Langkah pertama adalah membaca baik-baik website dan pengumuman mereka tentang beasiswa. Di sini kita bisa mendapatkan informasi tentang kandidat seperti apa yang sedang mereka cari. Langkah selanjutnya adalah “memoles” diri kita agar “dilirik” oleh sponsor. Ingat, ribuan lamaran masuk setiap tahunnya ke meja sponsor. Jika kita gagal “memoles” berkas lamaran, berkas-berkas yang sudah kita buat dengan susah payah itu akan dengan cepat masuk tong sampah.

Karena itu, pengisian formulir beasiswa adalah tahapan sangat penting dalam persiapan teknis ini. Saya selalu berkonsultasi kepada “para pendahulu” setiap kali mengisi formulir beasiswa. Ketika mengisi formulir beasiswa ADS (Australia), saya berkonsultasi dengan beberapa kawan yang telah berhasil kuliah di Australia dengan beasiswa ADS. Demikian pula ketika hendak melamar beasiswa Fulbright (Amerika), saya minta saran beberapa kawan yang telah sukses menjadi Fulbrighters. Saya berasumsi, mereka ini adalah orang-orang yang telah memenuhi kriteria para sponsor. Karena itu, saran-saran mereka tentang formulir dan berkas lamaran sangat penting untuk membuat lamaran saya lebih “menarik” di mata sponsor. Ketika pada akhirnya saya dipanggil wawancara, saya pun senantiasa menyempatkan diri meminta saran dari “orang-orang baik” ini. Pengalaman dan strategi mereka biasanya sangat “ampuh” untuk bahan “mengatasi” para pewawancara.

Selain formulir beasiswa, seringkali pihak sponsor meminta kita menyertakan study objective dan personal statement. Study objective berisi tentang rencana studi atau riset kita. Adapun personal statement berisi tentang siapa kita dan apa yang hendak kita capai dalam karier dan kehidupan kita. Dua dokumen ini digunakan oleh sponsor untuk menilai kesiapan kita melakukan studi, kemampuan beradaptasi dengan budaya asing, serta tingkat “kemanfaatan” kita bagi masyarakat di masa depan.

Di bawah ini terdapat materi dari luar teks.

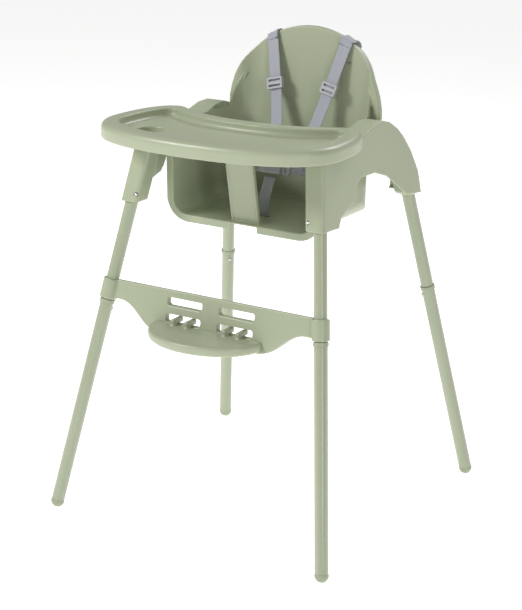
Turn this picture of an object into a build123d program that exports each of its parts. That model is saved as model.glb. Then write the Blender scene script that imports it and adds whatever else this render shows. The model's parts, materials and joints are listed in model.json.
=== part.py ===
"""Baby high chair: a moulded seat shell on four two-piece tube legs, with a tray, a footrest and a harness.

Millimetres. +Z is up, the chair faces -Y, x = 0 is its plane of symmetry, and the origin is on the floor under
the middle of its footprint. Left and right are the seated child's, so the left side is +X.
"""

import os
from math import atan2, degrees, sqrt

from build123d import *

# ---- legs: foot positions on the +X side, and what x and y gain for each millimetre of height ----
LEG_FOOT = {"front": (300.0, -290.0), "rear": (295.0, 290.0)}
LEG_RAKE = {"front": (-0.1587, 0.2383), "rear": (-0.153, -0.1887)}
SIDES = {"left": 1, "right": -1}
LOWER_R, LOWER_WALL = 12.6, 1.2
UPPER_R, UPPER_WALL = 12.2, 1.0
SWAGE_R = 11.3  # narrowed end of the upper tube, inside the lower one
FOOT_R = 13.0
CAP_HEIGHT = 14.0  # along the leg, from the floor to the end of the tube
JOINT_Z = 405.0  # top edge of the lower tube
SWAGE_LENGTH = 62.0
RING_HEIGHT = 7.0
RING_R = 14.2
LEG_TOP_Z = {"front": 690.0, "rear": 664.0}  # end of the leg inside its socket
SOCKET_Z = 595.0

# ---- spring clips that lock the tubes ----
JOINT_CLIP_Z = 390.0
SOCKET_CLIP_Z = 609.0
CLIP_BUTTON_R = 3.5
CLIP_HOLE_R = 3.9
JOINT_CLIP_REACH = 15.4  # button tip from the leg's axis
SOCKET_CLIP_REACH = 26.5
CLIP_STRIP = (7.0, 0.8)  # width and thickness of the spring strip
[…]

Untuk penulisan dua dokumen ini, saya juga selalu meminta saran kawan-kawan yang telah sukses mendapatkan beasiswa. Biasanya saya kirimkan dokumen via email, lalu mereka memberikan saran atau komentar untuk mempertajam kualitas dokumen kita.

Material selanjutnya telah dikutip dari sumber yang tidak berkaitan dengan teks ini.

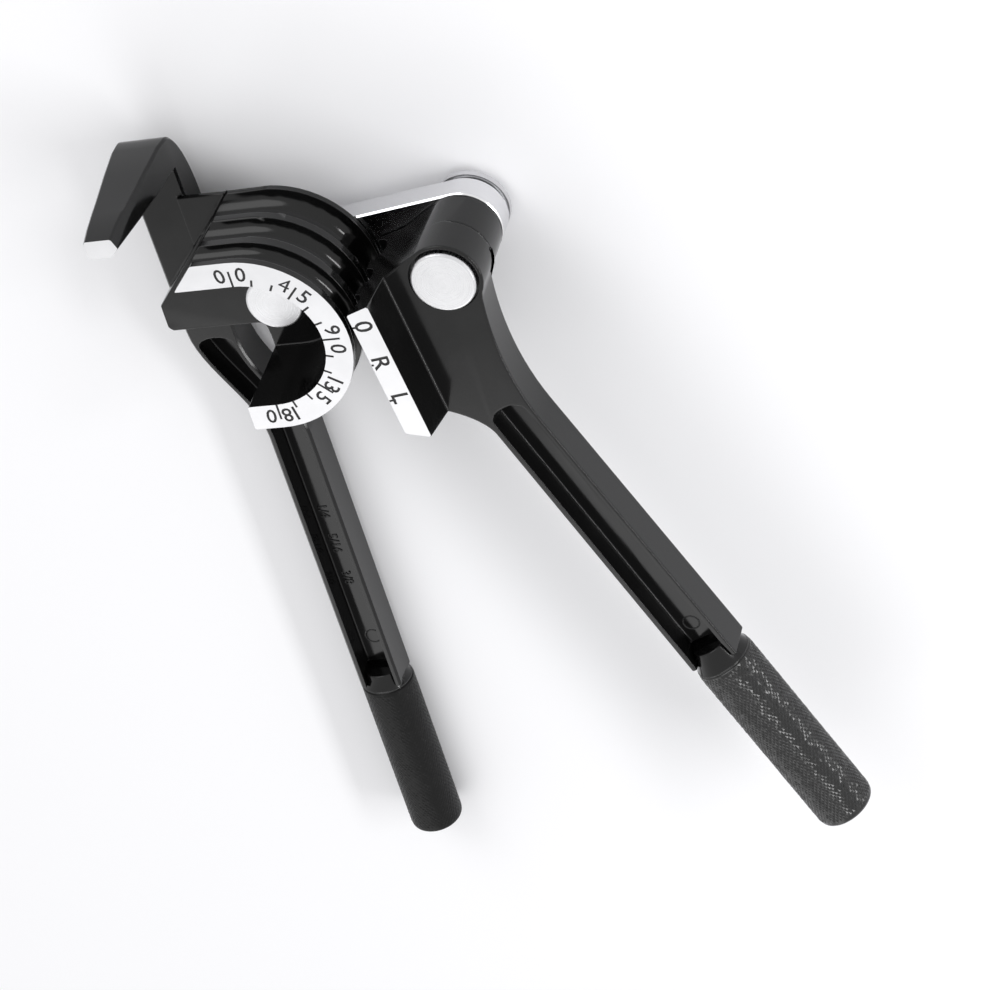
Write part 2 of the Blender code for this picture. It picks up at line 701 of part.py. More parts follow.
def slide_grip_place():
    return handle_turn(-SLIDE_AXIS_OFFSET, SLIDE_GRIP_DEPTH, math.radians(90) + SLIDE_ANGLE)


def build_link(parts, tools, axis, chrome):
    link = solid("link_bar", link_mesh(), parts, axis, chrome)
    for name, place in (("link_centre_bore", 0), ("link_slide_bore", PIVOT_SPACING)):
        tool = round_bar(name, BORE_RADIUS, level(0), level(BACK_DEPTH), tools, axis)
        tool.location = (0, place, 0)
        cut(link, tool)


def build_pivot(kind, parts, axis, head_radius, head_depth, steel):
    turned(f"{kind}_pin", pin_profile(head_radius, head_depth), parts, axis, steel)
    turned(f"{kind}_washer", washer_profile(), parts, axis, steel, closed=True)
    turned(f"{kind}_collar", collar_profile(), parts, axis, steel, closed=True)


def build_grips(parts, axis, rubber):
    profile = grip_profile(FORMING_GRIP_START, FORMING_GRIP_END, FORMING_GRIP_RADIUS)
    grip = turned("forming_grip", profile, parts, None, rubber)
    grip.matrix_local = handle_turn(-SHANK_CENTRE, FORMING_GRIP_DEPTH, 0)
    profile = grip_profile(SLIDE_GRIP_START, SLIDE_GRIP_END, SLIDE_GRIP_RADIUS)
    grip = turned("slide_grip", profile, parts, axis, rubber)
    grip.matrix_local = slide_grip_place()


def axis_empty(name, home, parent, place, angle):
    empty = bpy.data.objects.new(name, None)
    home.objects.link(empty)
    empty.parent = parent
    empty.location = place
    empty.rotation_euler = (0, 0, angle)
    return empty


def main():
    for old in list(bpy.data.objects):
        bpy.data.objects.remove(old)
    parts = collection("tube_bender")
    tools = collection("cutters")
    black = material("gloss_black_casting", (0.012, 0.012, 0.013), 0.25, 0)
    grip_black = material("knurled_black_grip", (0.015, 0.015, 0.016), 0.45, 0)
    chrome = material("plated_link", (0.75, 0.75, 0.76), 0.2, 1)
    steel = material("bright_pin", (0.7, 0.7, 0.7), 0.35, 1)
    link_axis = axis_empty("link_axis", parts, None, (0, 0, 0), -LINK_ANGLE)
    slide_axis = axis_empty("slide_axis", parts, link_axis, (0, PIVOT_SPACING, 0), 0)
    build_forming_casting(parts, tools, black)
    build_slide_casting(parts, tools, slide_axis, black)
    build_link(parts, tools, link_axis, chrome)
    build_pivot("centre", parts, None, CENTRE_HEAD_RADIUS, CENTRE_HEAD_DEPTH, steel)
    slide_head_depth = SLIDE_FACE_DEPTH + SEAT_DEPTH - PART_GAP - HEAD_THICKNESS
    build_pivot("slide", parts, slide_axis, SLIDE_HEAD_RADIUS, slide_head_depth, steel)
    build_grips(parts, slide_axis, grip_black)
    bpy.context.view_layer.update()


main()
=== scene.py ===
"""Looks of the hand tube bender: finishes, rounded edges, engraved marks and knurled grips."""

import math
import random

import bpy
from mathutils import Matrix, Vector


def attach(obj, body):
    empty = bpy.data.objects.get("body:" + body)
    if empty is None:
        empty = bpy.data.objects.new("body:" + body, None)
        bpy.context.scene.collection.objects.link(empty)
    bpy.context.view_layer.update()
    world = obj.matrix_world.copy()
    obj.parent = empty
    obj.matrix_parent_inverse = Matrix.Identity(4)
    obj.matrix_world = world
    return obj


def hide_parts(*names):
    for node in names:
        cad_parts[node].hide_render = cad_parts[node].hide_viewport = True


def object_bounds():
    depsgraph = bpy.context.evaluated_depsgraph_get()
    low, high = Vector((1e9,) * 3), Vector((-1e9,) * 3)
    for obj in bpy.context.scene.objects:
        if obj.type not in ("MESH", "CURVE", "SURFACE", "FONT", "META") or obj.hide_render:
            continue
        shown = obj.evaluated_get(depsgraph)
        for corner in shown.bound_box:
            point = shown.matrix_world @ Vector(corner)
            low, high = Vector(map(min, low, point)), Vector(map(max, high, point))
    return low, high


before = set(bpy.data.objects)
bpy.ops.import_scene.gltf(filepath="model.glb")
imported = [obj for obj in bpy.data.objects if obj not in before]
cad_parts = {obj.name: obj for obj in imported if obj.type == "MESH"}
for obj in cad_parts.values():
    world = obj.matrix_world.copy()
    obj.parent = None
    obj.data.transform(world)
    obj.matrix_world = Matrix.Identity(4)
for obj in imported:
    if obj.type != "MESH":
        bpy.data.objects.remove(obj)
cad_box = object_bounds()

# Places on the part, as the solids have them
DIAL_TOP = 0.0440
HOOK_TIP_TOP = 0.0485
DIAL_INNER = 0.0173
PIVOT_SPACING = 0.0471
LINK_TURN = math.radians(-82.5)
SLIDE_TURN = math.radians(90 + 14.5)

# Forming handle, whose axis runs towards -Y
FORMING_AXIS_X = -0.01585
FORMING_AXIS_HEIGHT = 0.0058
FORMING_FACE = 0.0112
FORMING_FLOOR = 0.0056
FORMING_INNER_WIDTH = 0.0085
FORMING_POCKET_END = 0.1305
FORMING_CONE_START = 0.1316
FORMING_SHANK_END = 0.1350
FORMING_GRIP_START = 0.1364
FORMING_GRIP_END = 0.1877
FORMING_GRIP_RADIUS = 0.00735

# Slide handle, in its own axes from the slide pivot
SLIDE_AXIS_X = -0.0103
SLIDE_AXIS_HEIGHT = 0.0278
SLIDE_FACE = 0.0330
SLIDE_FLOOR = 0.0274
SLIDE_INNER_WIDTH = 0.0106
SLIDE_POCKET_END = 0.1225
SLIDE_CONE_START = 0.1236
SLIDE_SHANK_END = 0.1271
SLIDE_GRIP_START = 0.1295
SLIDE_GRIP_END = 0.1865
SLIDE_GRIP_RADIUS = 0.0081
SLIDE_BOSS_RADIUS = 0.0095

# The boss's deep part stands in by less than the step, and only the ledge of that is kept
BOSS_STEP = 0.0003
BOSS_LEDGE = 0.00003

# Collars and grips
COLLAR_SIDES = 96
COLLAR_RADIUS = 0.0054
FORMING_COLLAR_FLAT = 0.0014
SLIDE_COLLAR_FLAT = 0.0001
COLLAR_ROUND = 0.0005
COLLAR_OVERLAP = 0.0004
COLLAR_BEHIND_GRIP = 0.0001
NOTCH_BELOW_FLOOR = 0.0015
NOTCH_PAST_END = 0.00005
TANG_BORE = 0.0053
GRIP_END_WALL = 0.0040
GRIP_ROUND = 0.0015
GRIP_LIP = 0.0003
CROWN_STEPS = 5
WORN_SHARE = 0.4
FORMING_KNURLS_AROUND = 44
FORMING_KNURL_PITCH = 0.0015
FORMING_KNURL_RISE = 0.00012
SLIDE_KNURLS_AROUND = 48
SLIDE_KNURL_PITCH = 0.0016
SLIDE_KNURL_RISE = 0.00026

# Engraved marks, the same on the dial and the shoe
ENGRAVED_DEPTH = 0.00016
FIGURE_DEEPER = 0.00002
MARK_WIDTH = 0.00055
FIGURE_BOLD = 0.012

# Dial, in degrees from its 0 mark
DIAL_MARKS = 13
DIAL_MARK_ANGLE = 15
LONG_MARK_EVERY = 3
DIGIT_HEIGHT = 0.0040
DIGIT_RADIUS = 0.0186
LONG_MARK_END = 0.0216
SHORT_MARK_END = 0.0192
MARK_PAST_INSIDE = 0.0003
DIGIT_ANGLES = (
    ("0", -7.0), ("0", 7.7), ("4", 37.7), ("5", 52.6), ("9", 83.0), ("0", 98.0),
    ("1", 124.6), ("3", 131.6), ("5", 143.0), ("1", 168.4), ("8", 174.6), ("0", 186.2),
)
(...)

Dalam pengiriman berkas lamaran, sangat penting memerhatikan ketentuan tentang dokumen. Saran saya, penuhilah dokumen-dokumen yang diminta. Jangan terlewatkan satu dokumen pun! Dokumen-dokumen penunjang bisa pula disertakan, sepanjang tidak “dilarang” oleh pihak sponsor. Untuk surat rekomendasi, sebaiknya kita mendapatkannya dari mantan pembimbing atau dosen yang punya reputasi akademik. Lebih bagus jika mantan pembimbing tersebut punya reputasi internasional atau pernah kuliah di negara tujuan kita. Surat rekomendasi dari atasan, atau seorang tokoh nasional yang punya pengaruh, pun bisa kita gunakan. Asal pihak sponsor dapat diyakinkan bahwa pemberi rekomendasi memang mengenal kita dengan baik. Jangan mencari rekomendasi dari teman atau kerabat dekat. Besar kemungkinan rekomendasi semacam itu tidak akan dipertimbangkan.

Apakah perlu menyertakan surat rekomedasi dari calon profesor di luar negeri? Kalau ada, itu akan menjadi poin yang sangat berharga. Namun jika tidak pun, tidak jadi soal. Pihak sponsor biasanya tidak mempersyaratkan surat dari calon pembimbing. Terutama di Amerika Serikat, pembimbing bisa kita dapatkan setelah kita masuk menjadi mahasiswa di universitas tujuan.

Yang terakhir, jangan pernah putus asa jika kita menemui kegagalan. Ada seorang kawan yang baru berhasil setelah tujuh kali mencoba! Jika Anda masih percaya Tuhan, jangan lupa banyak berdoa. Segala sesuatu dapat saja terjadi selama proses seleksi. Di sinilah faktor “luck” menjadi penentu. Karena faktor ini hanya menjadi wewenang Tuhan, maka sering-seringlah mendekat kepada-Nya. Berharap, agar Tuhan berada di pihak kita. Semoga dengan-Nya, kita selalu mendapatkan kemudahan dan keberuntungan. Selamat mencoba!